(Entries with model source code)
*-*-*

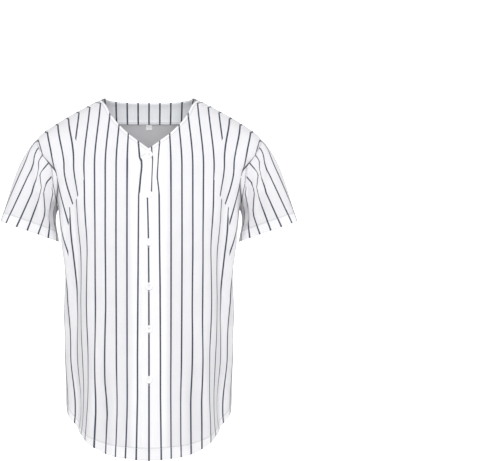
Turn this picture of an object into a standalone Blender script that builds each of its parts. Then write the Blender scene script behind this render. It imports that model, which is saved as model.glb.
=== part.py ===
"""Baseball jersey with a button front, filled out as if worn and open at the neck, cuffs and hem.

The origin is the middle of the neck, level with the high shoulder points, where the wearer's
shoulders carry it. The wearer faces -Y, the wearer's left is +X, and +Z is up. Every panel is a
thin wall whose outer face lies on one smooth body form, cut by the panel's own outline.
"""

import math

import bmesh
import bpy
import numpy as np

# Driving dimensions, in metres
WALL = 0.0016                # double knit with its inside, as thick as a solid wall may be thin
SEAM_GAP = 0.0003            # clear space between two pieces that are sewn or laid together
HEM_HEIGHT = -0.7495         # front and back hem at the centre
SIDE_NOTCH_HEIGHT = -0.612   # where the shirt-tail hems meet at the side seam
UNDERARM_HEIGHT = -0.232
UNDERARM_BEND = (0.30, 0.014)        # how far in, and how far above it, the armhole turns
PLACKET_REACH = 0.016        # how far each front runs past the centre line
PLACKET_FLAT = 0.020         # the upper front lies fully on the lower one out to here
PLACKET_FADE = 0.050         # where the upper front has come down onto the body form
FRONT_SHARE = 0.521          # part of the half girth that the front panel takes
NECK_BACK_HEIGHT = -0.0015
SHOULDER_END_HEIGHT = -0.0850        # where the shoulder ridge meets the sleeve
SHOULDER_LEVELS_END = -0.12          # the form's levels lie closer together above this height
BUTTON_HEIGHTS = (-0.130, -0.212, -0.309, -0.399, -0.486, -0.589)
BUTTON_RADIUS = 0.0075
BUTTON_THICK = 0.0026
BUTTON_EDGE = 0.0007         # bevel of the rim
BUTTON_CLEAR = 0.0004        # above the upper front
FACING_HEIGHT = -0.0460      # straight lower edge of the back neck facing
FACING_COLUMNS = 11          # columns of the back panel, from its centre, that the facing spans
FACING_ROWS = 2              # and the rows above the one that its lower edge cuts
FACING_CLEAR = 0.0008        # its loose hang inside the back panel
INSIDE_WALL = 0.0011         # the facing and the label are thinner
MITRE_LIMIT = 0.6            # keeps the wall from growing thick where a seam turns sharply
SEAM_SHARE = 0.55            # part of the seam gap that each of its two sides gives way
LABEL_SIZE = (0.0135, 0.0105)
LABEL_TOP = -0.0475
CUFF_OUTER = (0.3150, -0.2620)   # outer and inner corner of the sleeve hem, from the front
CUFF_INNER = (0.1915, -0.3050)
CUFF_HALF_DEPTH = 0.044
CUFF_ROUNDNESS = 2.5
SLEEVE_CAP_RISE = 0.55       # how far the top of the sleeve carries on outwards past its seam
SLEEVE_CAP_EASE = 0.35       # and how much of that is left off at the very top
SLEEVE_CAP_DROP = 0.25
SLEEVE_START_SPREAD = 0.30   # how far the underside leaves the body, and comes back at the cuff
SLEEVE_CUFF_TURN = 0.40

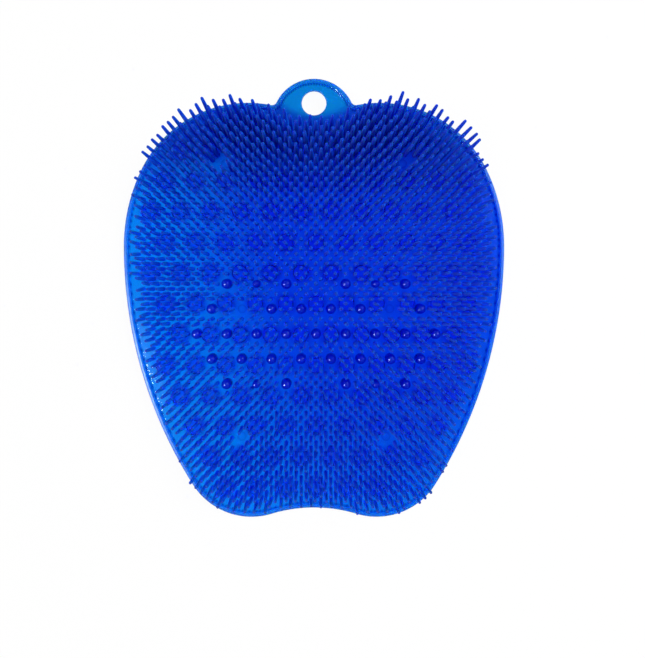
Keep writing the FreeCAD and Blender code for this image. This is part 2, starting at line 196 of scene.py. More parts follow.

*-*-*

_Objective_
Return the entries above unchanged, starting at the first line and stopping after the line with "import numpy as np".

_Written solution_
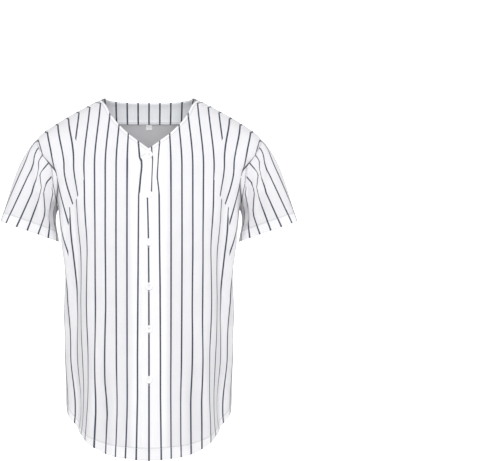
Turn this picture of an object into a standalone Blender script that builds each of its parts. Then write the Blender scene script behind this render. It imports that model, which is saved as model.glb.
=== part.py ===
"""Baseball jersey with a button front, filled out as if worn and open at the neck, cuffs and hem.

The origin is the middle of the neck, level with the high shoulder points, where the wearer's
shoulders carry it. The wearer faces -Y, the wearer's left is +X, and +Z is up. Every panel is a
thin wall whose outer face lies on one smooth body form, cut by the panel's own outline.
"""

import math

import bmesh
import bpy
import numpy as np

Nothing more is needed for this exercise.